Return every line of the material exactly.

____

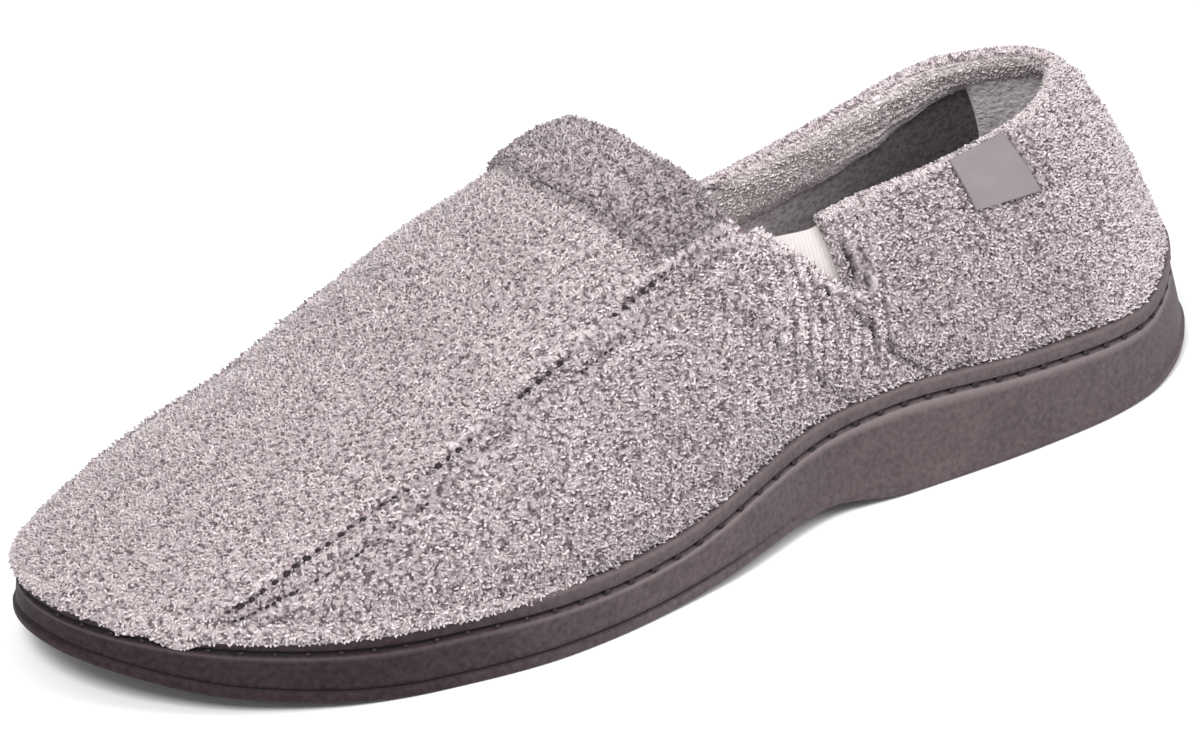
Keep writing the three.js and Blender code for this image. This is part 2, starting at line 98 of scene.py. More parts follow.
OUTLINE = table(
    "at lateral medial",
    (0.0, 0.327, 0.327), (0.12, 0.392, 0.371), (0.27, 0.419, 0.351), (0.42, 0.412, 0.342),
    (0.56, 0.507, 0.406), (0.7, 0.547, 0.455), (0.84, 0.48, 0.421), (1.0, 0.381, 0.386))
HEEL_ROUND = (0.193, 2.3)
TOE_ROUND = (0.2, 2.15)
SIDE = table(
    "at thickness arch spring bevel seat",
    (0.0, 1.15, 0, 0, 1, 1), (0.06, 1.1, 0, 0, 0.3, 1), (0.12, 1.0, 0, 0, 0, 1), (0.25, 1.21, 0, 0, 0, 1),
    (0.36, 1.5, 0.05, 0, 0, 1), (0.44, 0.76, 0.85, 0, 0, 1), (0.52, 0.46, 0.65, 0, 0, 0.85),
    (0.6, 0.06, 0.14, 0, 0, 0.4), (0.66, 0.0, 0, 0, 0, 0), (0.8, 0.06, 0, 0, 0, 0),
    (0.92, -0.09, 0, 0.37, 0, 0), (1.0, -0.45, 0, 1, 0, 0))
LAST = table(
    "at ridge rise low high lateral medial",
    (0.0, 0.236, 1.056, 0.49, 0.64, -24, -24), (0.1, 0.247, 1.061, 0.48, 0.64, -23, -25),
    (0.2, 0.273, 1.076, 0.46, 0.61, -15, -28), (0.28, 0.307, 1.093, 0.435, 0.575, -6, -31),
    (0.36, 0.353, 1.105, 0.43, 0.565, 1, -30), (0.43, 0.414, 1.09, 0.48, 0.6, 6, -24),
    (0.49, 0.483, 1.029, 0.52, 0.64, 7, -10), (0.545, 0.558, 0.949, 0.54, 0.64, 7, 0),
    (0.6, 0.627, 0.822, 0.52, 0.6, 7, 2), (0.66, 0.695, 0.638, 0.5, 0.58, 7, 2),
    (0.72, 0.75, 0.463, 0.46, 0.58, 7, 3), (0.8, 0.824, 0.315, 0.42, 0.58, 7, 4),
    (0.9, 0.873, 0.217, 0.4, 0.58, 7, 6), (1.0, 0.904, 0.171, 0.45, 0.6, 7, 7))
COLLAR = table(
    "at lateral medial",
    (0.068, 1.006, 1.006), (0.113, 1.002, 1.0), (0.171, 0.979, 0.957), (0.205, 0.963, 0.901),
    (0.257, 0.94, 0.816), (0.325, 0.918, 0.703), (0.377, 0.911, 0.625), (0.421, 0.882, 0.6))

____

_In response:_
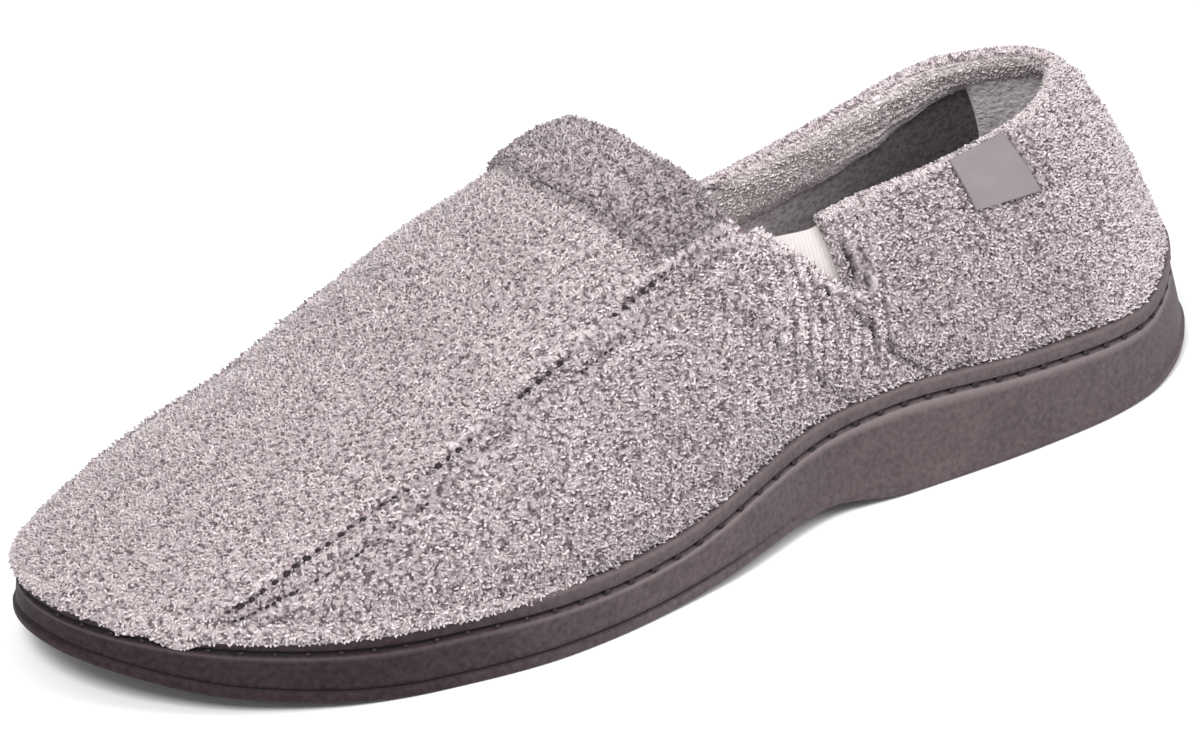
Keep writing the three.js and Blender code for this image. This is part 2, starting at line 98 of scene.py. More parts follow.
OUTLINE = table(
    "at lateral medial",
    (0.0, 0.327, 0.327), (0.12, 0.392, 0.371), (0.27, 0.419, 0.351), (0.42, 0.412, 0.342),
    (0.56, 0.507, 0.406), (0.7, 0.547, 0.455), (0.84, 0.48, 0.421), (1.0, 0.381, 0.386))
HEEL_ROUND = (0.193, 2.3)
TOE_ROUND = (0.2, 2.15)
SIDE = table(
    "at thickness arch spring bevel seat",
    (0.0, 1.15, 0, 0, 1, 1), (0.06, 1.1, 0, 0, 0.3, 1), (0.12, 1.0, 0, 0, 0, 1), (0.25, 1.21, 0, 0, 0, 1),
    (0.36, 1.5, 0.05, 0, 0, 1), (0.44, 0.76, 0.85, 0, 0, 1), (0.52, 0.46, 0.65, 0, 0, 0.85),
    (0.6, 0.06, 0.14, 0, 0, 0.4), (0.66, 0.0, 0, 0, 0, 0), (0.8, 0.06, 0, 0, 0, 0),
    (0.92, -0.09, 0, 0.37, 0, 0), (1.0, -0.45, 0, 1, 0, 0))
LAST = table(
    "at ridge rise low high lateral medial",
    (0.0, 0.236, 1.056, 0.49, 0.64, -24, -24), (0.1, 0.247, 1.061, 0.48, 0.64, -23, -25),
    (0.2, 0.273, 1.076, 0.46, 0.61, -15, -28), (0.28, 0.307, 1.093, 0.435, 0.575, -6, -31),
    (0.36, 0.353, 1.105, 0.43, 0.565, 1, -30), (0.43, 0.414, 1.09, 0.48, 0.6, 6, -24),
    (0.49, 0.483, 1.029, 0.52, 0.64, 7, -10), (0.545, 0.558, 0.949, 0.54, 0.64, 7, 0),
    (0.6, 0.627, 0.822, 0.52, 0.6, 7, 2), (0.66, 0.695, 0.638, 0.5, 0.58, 7, 2),
    (0.72, 0.75, 0.463, 0.46, 0.58, 7, 3), (0.8, 0.824, 0.315, 0.42, 0.58, 7, 4),
    (0.9, 0.873, 0.217, 0.4, 0.58, 7, 6), (1.0, 0.904, 0.171, 0.45, 0.6, 7, 7))
COLLAR = table(
    "at lateral medial",
    (0.068, 1.006, 1.006), (0.113, 1.002, 1.0), (0.171, 0.979, 0.957), (0.205, 0.963, 0.901),
    (0.257, 0.94, 0.816), (0.325, 0.918, 0.703), (0.377, 0.911, 0.625), (0.421, 0.882, 0.6))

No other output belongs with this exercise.